3 Feet High and Rising - Reception and Influence

Reception and Influence

Professional ratings
Review scores
Source Rating
Allmusic
BBC favorable
RapReviews.com 10/10
Robert Christgau A−
Rolling Stone
The Rolling Stone Album Guide
Tiny Mix Tapes
Trouser Press favorable
Uncut

It is also listed on Rolling Stones' 200 Essential Rock Records and The Source's 100 Best Rap Albums (both of which are unordered). When Village Voice held its annual Pazz & Jop Critics Poll for 1989, 3 Feet High and Rising was ranked at #1, outdistancing its nearest opponent (Neil Young's Freedom) by 21 votes and 260 points. It was also listed on the Rolling Stones The 500 Greatest Albums of All Time. Released amid the 1989 boom in gangsta rap, which gravitated towards hardcore, confrontational, violent lyrics, De La Soul's uniquely positive style made them an oddity beginning with the first single, "Me, Myself and I". Their positivity meant many observers labeled them a "hippie" group, based on their declaration of the "D.A.I.S.Y. Age" (da inner sound, y'all). Sampling artists as diverse as Johnny Cash, Hall & Oates, Steely Dan and The Turtles, 3 Feet High and Rising is often viewed as the stylistic beginning of 1990s alternative hip hop (and especially jazz rap).

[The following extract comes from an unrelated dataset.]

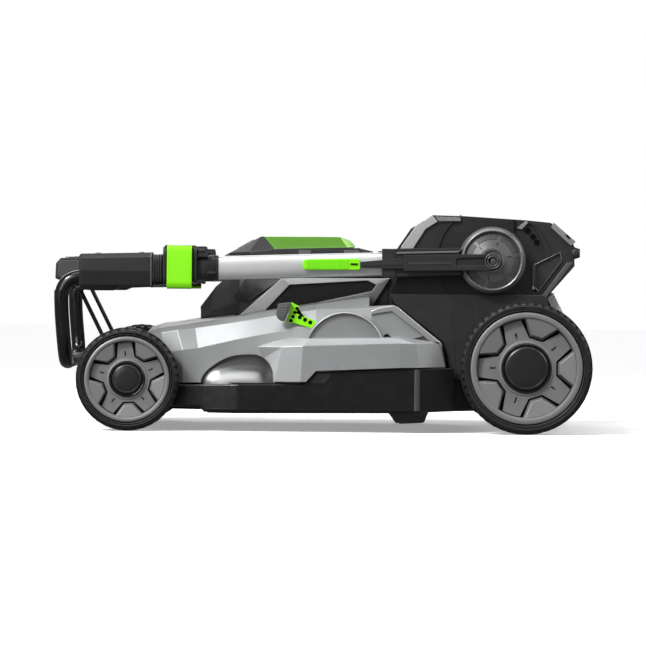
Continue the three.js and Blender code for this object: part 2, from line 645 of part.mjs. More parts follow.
function jointHousing() {
  const shell = prismY([[-414.6, 304.9], [-294.9, 307.4], [-289.8, 251.1], [-352, 241.5],
    [-391, 239.5], [-416, 243.5], [-419, 252.9], [-419, 283]], -250, -172);
  const bevel = prismX([[-251, 297], [-242, 310], [-251, 310]], -430, -280);
  const bevelIn = prismX([[-171, 310], [-180, 310], [-171, 297]], -430, -280);
  const neck = tubeBody(-291, -273, -4);
  const bore = tubeBody(-318.4, -260, TUBE.wall);
  const legBore = gripBar(LOOP.r + 0.9);
  return cut(join(shell, neck), bevel, bevelIn, bore, legBore,
    barY(BAIL.x, BAIL.z, 5.4, -176.6, -171),
    box(-436, BAIL.x, -176.6, -171, BAIL.z - 5.4, BAIL.z + 5.4));
}

function gripBar(r) {
  const y = LOOP.y;
  const side = [[-330, -y, 262], [-452, -y, 264], [-451.8, -y, 223], [-443, -y, 116]];
  const far = side.map(([x, , z]) => [x, y, z]).reverse();
  return sweptBar([...side, ...far], r, [30, 8, 44, 44, 8, 30], 12, 64);
}

function switchConsole() {
  const block = prismY([[-468.3, 259.6], [-467.6, 287.9], [-458.5, 296.9], [-360, 297.5],
    [-352, 290], [-352, 262], [-360, 256], [-450, 254]], -112, 112);
  const bridge = box(-396, -366, -171.6, 171.6, 262, 292);
  const hollow = prismY([[-456, 262], [-455, 290], [-366, 290], [-366, 262]], -106, 106);
  const well = box(-480, -452, -16, 16, 266, 284);
  const floor = box(-461, -452, -22, 22, 260, 291);
  const cell = box(-464.6, -455, -17.5, 17.5, 264, 286);
  const vent = box(-430, -380, -50, 50, 250, 263);
  const cellRoom = cell.intersect(box(-462, -455, -30, 30, 0, 400));
  return cut(join(cut(join(block, bridge), hollow), floor), well, cellRoom, vent);
}

function startButton() {
  return box(-467.8, -453.2, -14.6, 14.6, 267, 283);
}

function bail() {
  const lean = (BAIL.lean * Math.PI) / 180;
  const x = BAIL.x + Math.sin(lean) * BAIL.long;
  const z = BAIL.z - Math.cos(lean) * BAIL.long;
  const [pivotY, legY] = [BAIL.y, BAIL.y - 9];
  const path = [[BAIL.x, -pivotY, BAIL.z], [BAIL.x, -legY, BAIL.z], [x, -legY, z],
    [x, legY, z], [BAIL.x, legY, BAIL.z], [BAIL.x, pivotY, BAIL.z]];
  return sweptBar(path, BAIL.r, [6, 26, 26, 6], 8, 48);
}

// ---- power unit --------------------------------------------------------------------------------
function blade() {
  const bar = box(BLADE.x - BLADE.r, BLADE.x + BLADE.r, -27, 27, BLADE.z - 2, BLADE.z + 2);
  const circle = barZ(BLADE.x, 0, BLADE.r, 0, 120, 64);
  const lift = (s) => prismX(
    [[s * 14, BLADE.z - 2], [s * 27, BLADE.z - 2], [s * 33, BLADE.z + 12], [s * 31, BLADE.z + 15],
     [s * 24, BLADE.z + 2], [s * 14, BLADE.z + 2]],
    BLADE.x + (s > 0 ? 150 : -236), BLADE.x + (s > 0 ? 236 : -150));
  return cut(join(bar, lift(1), lift(-1)).intersect(circle), barZ(BLADE.x, 0, 6.3, 0, 120));
}

function stator() {
  return cut(barZ(BLADE.x, 0, MOTOR.r, 140, 200, 32), barZ(BLADE.x, 0, 34.5, 100, 194.5, 28),
    barZ(BLADE.x, 0, 9, 100, 240));
}

function rotor() {
  return join(barZ(BLADE.x, 0, 33.8, 146, 190, 28), barZ(BLADE.x, 0, 8, 84, 205, 20),
    barZ(BLADE.x, 0, 6, 60, 90, 20));
}

function bearing(z0, z1, r) {
  return cut(barZ(BLADE.x, 0, r, z0, z1), barZ(BLADE.x, 0, 8 + GAP, 0, 300, 20));
}

function bladeAdapter() {
  return cut(
    join(barZ(BLADE.x, 0, 22, 60, 84, 28), barZ(BLADE.x, 0, 34, 54.4, 61, 28)),
    barZ(BLADE.x, 0, 6.3, 0, 200),
    barZ(BLADE.x, 0, 8 + GAP, 83.7, 200, 20),
  );
}

function bladeBolt() {
  return join(barZ(BLADE.x, 0, 20, 46.4, 49.6, 28), barZ(BLADE.x, 0, 10, 38, 47, 6),
    barZ(BLADE.x, 0, 6, 47, 59.6, 20));
}

function batteryPack() {
  const pack = box(-98, 44, -46, 46, 222, 300);
  const handle = prismY([[-80, 299], [20, 299], [10, 322], [-70, 322]], -14, 14);
  const grip = prismY([[-62, 303], [4, 303], [-2, 315], [-56, 315]], -20, 20);
  const socket = box(30, 50, -31, 31, 221, 262);
  return cut(join(pack, handle), grip, socket);
}

function terminalBlock() {
  const blades = [-18, -6, 6, 18].map((y) => box(32, 46, y - 1.5, y + 1.5, 228, 250));
  return join(box(44.6, 53.6, -29, 29, 222, 258), ...blades);
}

function controller() {
  return join(box(66, 110, -60, 60, 240, 246), box(72, 104, -40, 40, 245, 262));
}

// ---- assembly -----------------------------------------------------------------------------------
add("deck_lower", lowerDeck(), "deckBlack");
add("deck_shell", upperShell(), "silver");
add("body_housing", bodyHousing(), "bodyGrey");
addPair("side_trim", sideTrim(), "silver");
addPair("insert_panel", insertPanel(), "gloss");
add("battery_lid", batteryLid(), "lime");
add("battery_pack", batteryPack(), "bodyGrey");
add("terminal_block", terminalBlock(), "steel");
add("motor_controller", controller(), "board");
add("motor_stator", stator(), "copper");
add("motor_rotor", rotor(), "steel");
add("lower_bearing", bearing(126.4, 136, 29.4), "steel");
add("blade_adapter", bladeAdapter(), "steel");
add("blade", blade(), "steel");
add("blade_bolt", bladeBolt(), "steel");
addWheel("front", FRONT);
addWheel("rear", REAR);
add("front_axle", axle(FRONT_PIVOT, FRONT), "steel");
add("rear_axle", axle(REAR_PIVOT, REAR), "steel");
add("height_link", heightLink(), "steel");
add("height_lever", heightLever(), "lime");
add("height_knob", heightKnob(), "bodyGrey");
add("notch_plate", notchPlate(), "steel");
add("rear_housing", rearHousing(), "bodyGrey");
add("rear_door", rearDoor(), "silver");
add("door_rod", doorRod(), "steel");
add("side_flap", sideFlap(), "deckBlack");
addPair("lower_arm", lowerArm(), "bodyGrey");
addPair("pivot_disc", pivotDisc(), "rimGrey");
addPair("outer_tube", outerTube(), "aluminium");
addPair("clamp_collar", clampCollar(), "bodyGrey");
addPair("cam_lever", camLever(), "lime");
addPair("release_lever", releaseLever(), "lime");
addPair("inner_tube", innerTube(), "aluminium");
addPair("joint_housing", jointHousing(), "bodyGrey");
add("switch_console", switchConsole(), "bodyGrey");
add("start_button", startButton(), "lime");
add("bail", bail(), "gloss");
add("grip_loop", gripBar(LOOP.r), "gloss");

export default mower;
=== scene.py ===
"""Push lawn mower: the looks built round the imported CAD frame.

Pieces are built in millimetres. The floor, sky, lamps and camera at the end are in metres.
"""

import math

import bmesh
import bpy
from mathutils import Matrix, Vector


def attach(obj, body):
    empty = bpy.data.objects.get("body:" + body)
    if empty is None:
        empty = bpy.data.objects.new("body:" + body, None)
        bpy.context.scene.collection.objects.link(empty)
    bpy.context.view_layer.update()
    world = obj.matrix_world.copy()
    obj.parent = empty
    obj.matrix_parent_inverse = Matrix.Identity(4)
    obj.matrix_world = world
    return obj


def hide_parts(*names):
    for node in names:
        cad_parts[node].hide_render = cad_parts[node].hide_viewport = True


MM = 0.001

# x, z: axle; r, rim: radius of tyre and rim; lip: width of the rim's edge; cap: hub cap radius;
# lugs: tread blocks; outer, inner: the two sides' distance from the middle plane; spoke: degrees.
FRONT = {"x": -331.5, "z": 88.9, "r": 88.9, "rim": 74.0, "lip": 9.6, "cap": 30.0, "lugs": 38,
         "outer": 288.0, "inner": 243.0, "spoke": 94.0}
REAR = {"x": 354.0, "z": 114.3, "r": 114.3, "rim": 97.0, "lip": 12.2, "cap": 42.0, "lugs": 50,
        "outer": 288.0, "inner": 240.0, "spoke": 108.0}

# Axes seen from the side, as (x, z): the handle's fold, the height lever and the bail.
FOLD = (295.0, 299.5)
LEVER = (42.0, 139.0)
BAIL_HINGE = (-424, 249)
TUBE_SLOPE = 9.5 / 273.0
TUBE_Y = -228.0
HUB_REACH = 260
SMOOTH = math.radians(32)

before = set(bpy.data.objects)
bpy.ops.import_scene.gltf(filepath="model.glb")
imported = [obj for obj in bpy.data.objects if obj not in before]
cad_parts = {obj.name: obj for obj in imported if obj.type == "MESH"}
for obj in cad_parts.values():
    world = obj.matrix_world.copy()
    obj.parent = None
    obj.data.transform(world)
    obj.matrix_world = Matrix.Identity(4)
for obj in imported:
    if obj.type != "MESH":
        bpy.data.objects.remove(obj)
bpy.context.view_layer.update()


# ---- mesh helpers ---------------------------------------------------------------------
def poly(points, faces):
    """A mesh from corners and face lists."""
    bm = bmesh.new()
    verts = [bm.verts.new(p) for p in points]
    for face in faces:
        bm.faces.new([verts[i] for i in face])
    bmesh.ops.recalc_face_normals(bm, faces=bm.faces)
    return bm


def bevel(bm, width, segments=2, angle=24):
    """Rounds every edge sharper than the angle."""
    limit = math.radians(angle)
    edges = [e for e in bm.edges if e.is_manifold and e.calc_face_angle(0) > limit]
    if edges and width:
        bmesh.ops.bevel(bm, geom=edges, offset=width, segments=segments, profile=0.5,
                        affect="EDGES", clamp_overlap=False)
    return bm


def fillet(points, r, steps=4):
    """The outline with each corner rounded by up to r, or by its own radius in a list."""
    out = []
    n = len(points)
    for i, p in enumerate(points):
        rr = r[i] if isinstance(r, (list, tuple)) else r
        here = Vector(p)
        back = Vector(points[i - 1]) - here
        on = Vector(points[(i + 1) % n]) - here
        reach = min(rr, back.length * 0.45, on.length * 0.45)
        if reach < 0.2:
            out.append(tuple(here))
            continue
        a = here + back.normalized() * reach
        b = here + on.normalized() * reach
        for k in range(steps + 1):
            t = k / steps
            out.append(tuple(a * (1 - t) ** 2 + here * 2 * t * (1 - t) + b * t * t))
    return out


def slab(near, far):
    """Closed form between two matching rings of points."""
    n = len(near)
    faces = [list(range(n)), [n + i for i in reversed(range(n))]]
    faces += [[i, (i + 1) % n, n + (i + 1) % n, n + i] for i in range(n)]
    return poly(near + far, faces)


def prism(outline, y0, y1, edge=0.8, segments=2, axis="y"):
    """Outline drawn out between two planes: (x, z) along y, (y, z) along x, (x, y) along z."""
    place = {"y": lambda a, b, c: (a, c, b), "x": lambda a, b, c: (c, a, b),
             "z": lambda a, b, c: (a, b, c)}[axis]
    near, far = ([place(a, b, y) for a, b in outline] for y in (y0, y1))
    return bevel(slab(near, far), edge, segments)


def block(x0, x1, y0, y1, z0, z1, edge=0.8, segments=2):
    """Box between two limits on each axis."""
    return prism([(x0, z0), (x1, z0), (x1, z1), (x0, z1)], y0, y1, edge, segments)


def loft(rings, edge=0.0, segments=2, angle=24, caps=True, closed=True):
    """Skin through rings of (x, y, z) points."""
    n = len(rings[0])
    pts = [p for ring in rings for p in ring]
    faces = []
    last = n if closed else n - 1
    for s in range(len(rings) - 1):
        for i in range(last):
            j = (i + 1) % n
            faces.append([s * n + i, s * n + j, (s + 1) * n + j, (s + 1) * n + i])
    if caps:
        faces.append(list(range(n)))
        faces.append([(len(rings) - 1) * n + i for i in reversed(range(n))])
    return bevel(poly(pts, faces), edge, segments, angle)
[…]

"An inevitable development in the class history of rap, new wave to Public Enemy's punk," wrote critic Robert Christgau in his Consumer Guide column's review of 3 Feet High and Rising. "Their music is also radically unlike any rap you or anybody else has ever heard — inspirations include the Jarmels and a learn-it-yourself French record. And for all their kiddie consciousness, junk-culture arcana, and suburban in-jokes, they're in the new tradition — you can dance to them, which counts for plenty when disjunction is your problem."

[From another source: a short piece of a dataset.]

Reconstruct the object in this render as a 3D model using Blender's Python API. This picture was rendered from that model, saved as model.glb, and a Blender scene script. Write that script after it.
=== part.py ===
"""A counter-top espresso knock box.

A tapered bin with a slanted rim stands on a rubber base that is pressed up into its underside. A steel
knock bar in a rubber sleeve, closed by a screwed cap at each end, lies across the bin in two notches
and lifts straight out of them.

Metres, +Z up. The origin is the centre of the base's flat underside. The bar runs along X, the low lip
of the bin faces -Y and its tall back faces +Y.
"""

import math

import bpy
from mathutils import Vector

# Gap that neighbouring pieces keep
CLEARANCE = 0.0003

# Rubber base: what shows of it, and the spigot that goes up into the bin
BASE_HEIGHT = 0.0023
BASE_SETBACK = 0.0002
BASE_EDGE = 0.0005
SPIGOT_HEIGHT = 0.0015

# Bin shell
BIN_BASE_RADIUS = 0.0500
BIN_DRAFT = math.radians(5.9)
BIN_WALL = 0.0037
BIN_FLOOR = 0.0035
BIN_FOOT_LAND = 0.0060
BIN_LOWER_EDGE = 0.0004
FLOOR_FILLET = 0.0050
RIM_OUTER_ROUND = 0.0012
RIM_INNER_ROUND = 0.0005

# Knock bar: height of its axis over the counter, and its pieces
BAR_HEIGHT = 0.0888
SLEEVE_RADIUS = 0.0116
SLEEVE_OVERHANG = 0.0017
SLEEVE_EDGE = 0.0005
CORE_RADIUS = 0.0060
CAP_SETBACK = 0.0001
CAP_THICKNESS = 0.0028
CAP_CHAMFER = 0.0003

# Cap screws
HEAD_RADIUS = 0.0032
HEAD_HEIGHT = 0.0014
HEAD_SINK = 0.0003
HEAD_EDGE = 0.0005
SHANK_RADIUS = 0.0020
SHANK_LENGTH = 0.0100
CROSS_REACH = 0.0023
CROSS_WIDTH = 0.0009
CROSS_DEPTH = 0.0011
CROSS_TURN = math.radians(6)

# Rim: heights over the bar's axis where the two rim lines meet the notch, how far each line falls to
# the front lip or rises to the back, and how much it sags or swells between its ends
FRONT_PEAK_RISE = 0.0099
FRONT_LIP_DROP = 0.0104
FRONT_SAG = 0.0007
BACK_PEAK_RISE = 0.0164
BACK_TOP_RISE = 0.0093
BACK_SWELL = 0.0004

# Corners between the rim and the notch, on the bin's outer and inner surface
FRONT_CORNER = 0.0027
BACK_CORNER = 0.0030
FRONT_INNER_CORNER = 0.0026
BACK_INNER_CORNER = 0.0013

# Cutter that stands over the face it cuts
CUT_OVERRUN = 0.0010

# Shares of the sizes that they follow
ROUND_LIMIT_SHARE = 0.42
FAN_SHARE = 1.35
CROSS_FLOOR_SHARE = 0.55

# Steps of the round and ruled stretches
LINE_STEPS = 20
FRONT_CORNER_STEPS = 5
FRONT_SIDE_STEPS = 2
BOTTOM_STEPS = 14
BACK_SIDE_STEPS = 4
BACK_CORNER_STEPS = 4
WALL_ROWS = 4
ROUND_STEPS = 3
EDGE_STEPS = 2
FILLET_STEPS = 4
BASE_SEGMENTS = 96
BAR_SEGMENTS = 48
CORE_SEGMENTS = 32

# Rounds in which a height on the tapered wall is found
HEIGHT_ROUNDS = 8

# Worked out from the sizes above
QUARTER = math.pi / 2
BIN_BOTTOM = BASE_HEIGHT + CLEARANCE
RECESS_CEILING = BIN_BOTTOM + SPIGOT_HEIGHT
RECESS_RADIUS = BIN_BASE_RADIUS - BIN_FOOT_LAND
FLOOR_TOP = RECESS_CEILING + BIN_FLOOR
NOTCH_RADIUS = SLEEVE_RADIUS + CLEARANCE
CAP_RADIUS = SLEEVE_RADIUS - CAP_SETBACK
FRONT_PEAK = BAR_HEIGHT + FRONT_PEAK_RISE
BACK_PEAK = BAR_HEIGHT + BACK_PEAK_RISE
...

Rolling Stone magazine gave the album three stars and concluded that it was "(o)ne of the most original rap records ever to come down the pike, the inventive, playful 3 Feet High and Rising stands staid rap conventions on their def ear."

It was ranked 7 in Spin's "100 Greatest Albums, 1985–2005", ranked 88th in a 2005 survey held by British television's Channel 4 to determine the 100 greatest albums of all time. In 1998, the album was selected as one of The Source's 100 Best Rap Albums. In 2003, the album was ranked number 346 on Rolling Stone magazine's list of the 500 greatest albums of all time. In 2006, Q magazine placed the album at #20 in its list of "40 Best Albums of the '80s". In 2012, Slant Magazine listed the album at #9 on its list of "Best Albums of the 1980s".

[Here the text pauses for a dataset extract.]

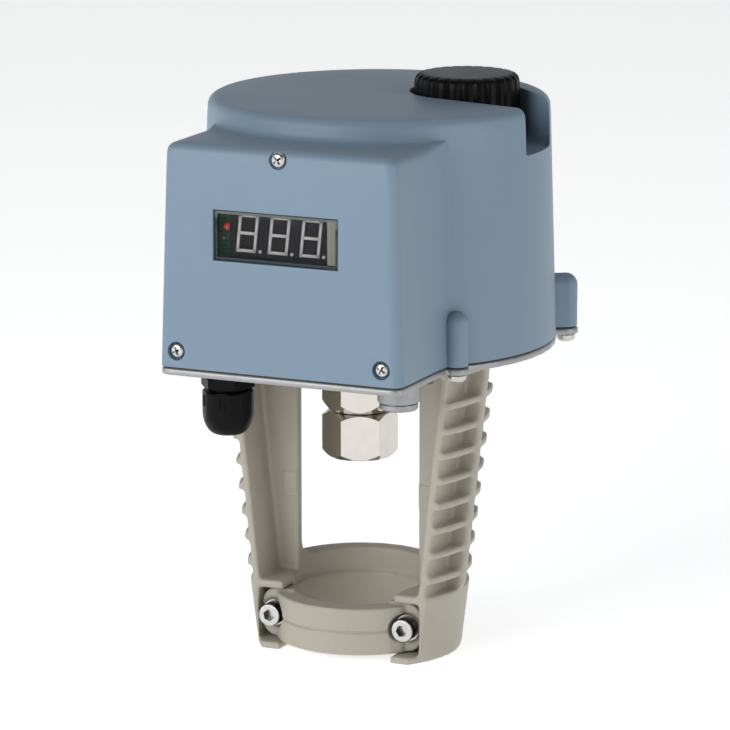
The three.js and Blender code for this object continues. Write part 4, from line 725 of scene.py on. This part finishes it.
def section_group():
    """Flat-based turned body: its section is a superellipse and flutes may run up its side."""
    tree, given, out = shape_tree("turned_form", TURNED_SIZES)
    grid, at, turn = unit_grid(tree, given["Segments"], plus(tree, given["Rows"], 1.0))
    rise = times(tree, at["Y"], pi)
    power = math(tree, "DIVIDE", 2.0, given["Squareness"])
    spread = math(tree, "MAXIMUM", minus(tree, math(tree, "COSINE", rise), 0.00001), 0.0)
    lifted = math(tree, "MAXIMUM", math(tree, "SINE", rise), 0.0)
    wave = math(tree, "COSINE", times(tree, turn, given["Flutes"]))
    groove = math(tree, "POWER", times(tree, plus(tree, wave, 1.0), 0.5), 3.0)
    radius = minus(tree, given["Radius"], times(tree, groove, given["Flute depth"]))
    reach = times(tree, radius, math(tree, "POWER", spread, power))
    height = times(tree, given["Height"], math(tree, "POWER", lifted, power))
    tree.links.new(wrapped(tree, grid, reach, turn, height), out["Geometry"])
    return tree


TURNED = section_group()


def turned_form(tree, sizes):
    return add(tree, "GeometryNodeGroup", sizes, node_tree=TURNED).outputs[0]


def joined(tree, *parts):
    node = tree.nodes.new("GeometryNodeJoinGeometry")
    for part in parts:
        tree.links.new(part, node.inputs[0])
    return node.outputs[0]


def moved(tree, part, shift, turn=(0, 0, 0)):
    sockets = {"Geometry": part, "Translation": shift, "Rotation": turn}
    return add(tree, "GeometryNodeTransform", sockets).outputs[0]


def drilled(tree, part, tool):
    sockets = {"Mesh 1": part, "Mesh 2": tool}
    return add(tree, "GeometryNodeMeshBoolean", sockets, operation="DIFFERENCE").outputs[0]


def ended(tree, out, part, material):
    """Every tree ends alike: plain mesh, smooth faces, its material."""
    plain = add(tree, "GeometryNodeRealizeInstances", {"Geometry": part})
    smooth = add(tree, "GeometryNodeSetShadeSmooth", {"Geometry": plain.outputs[0]})
    painted = add(tree, "GeometryNodeSetMaterial", {"Geometry": smooth.outputs[0], "Material": material})
    tree.links.new(painted.outputs[0], out["Geometry"])
    return tree


def turned_tree(material):
    """The turned form as a piece of its own."""
    tree, given, out = shape_tree("turned_piece", TURNED_SIZES)
    return ended(tree, out, turned_form(tree, {name: given[name] for name in TURNED_SIZES}), material)


def on_each_point(tree, given, out, part, material):
    """Copies of part on the object's points, turned by Aim and then at random round their own axis."""
    copies = add(tree, "GeometryNodeInstanceOnPoints", {
        "Points": given["Geometry"], "Instance": part, "Rotation": given["Aim"]})
    twist = add(tree, "FunctionNodeRandomValue", {2: 0.0, 3: given["Twist"], "Seed": 4})
    spun = add(tree, "GeometryNodeRotateInstances", {
        "Instances": copies.outputs[0], "Rotation": xyz(tree, {"Z": twist.outputs[1]})})
    return ended(tree, out, spun.outputs[0], material)


def with_shank(tree, given, head, sides):
    shank = cylinder(tree, sides, given["Shank radius"], given["Length"])
    drop = xyz(tree, {"Z": times(tree, given["Length"], -0.5)})
    return joined(tree, head, moved(tree, shank, drop))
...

  • On the Billboard Music Charts, 3 Feet High and Rising hit #1 R&B/Hip hop and #24 in the Top 200.
  • "One of the greatest albums ever made" – NME
  • "The Sgt. Pepper of hip hop" – Village Voice
  • #5 on the top 100 Albums of the Century – Spex
  • Top album of 1989 – The Face
    • At #2 – Record Mirror
    • At #4 – Sounds
    • At #5 – Rolling Stone
    • At #8 – OOR
    • At #10 – Melody Maker

Electronica artist James Lavelle cited 3 Feet High and Rising as one of his favorite albums "It was definitely a reaction to the slightly more hardcore area of what was going on in hip hop. As a concept record, it’s probably one of the best ever. It’s like the Pink Floyd of hip hop, their Dark Side of the Moon – the way it musically and sonically moves around, but also the use of language was so unusual and out there."

In 2011, 3 Feet High and Rising was among 25 albums chosen as additions to the Library of Congress’ 2010 National Recording Registry for being cultural and aesthetical and also for its historical impact. “America's recorded-sound heritage has in many ways transformed the soundscape of the modern world, resonating and flowing through our cultural memory, audio recordings have documented our lives and allowed us to share artistic expressions and entertainment. Songs, words, and the natural sounds of the world that we live in have been captured on one of the most perishable of all of our art media. The salient question is not whether we should preserve these artifacts, but how best collectively to save this indispensable part of our history." — James H. Billington from the Library of Congress.

The album is also credited with introducing the hip hop skit, a style of comedic sketch used both to introduce rap albums and as interludes between songs.

In 2011, the album was named to the 2010 registry of the National Recording Preservation Board of the Library of Congress. Coincidentally, Steely Dan’s album Aja, from which it samples, was also named to the registry the same year.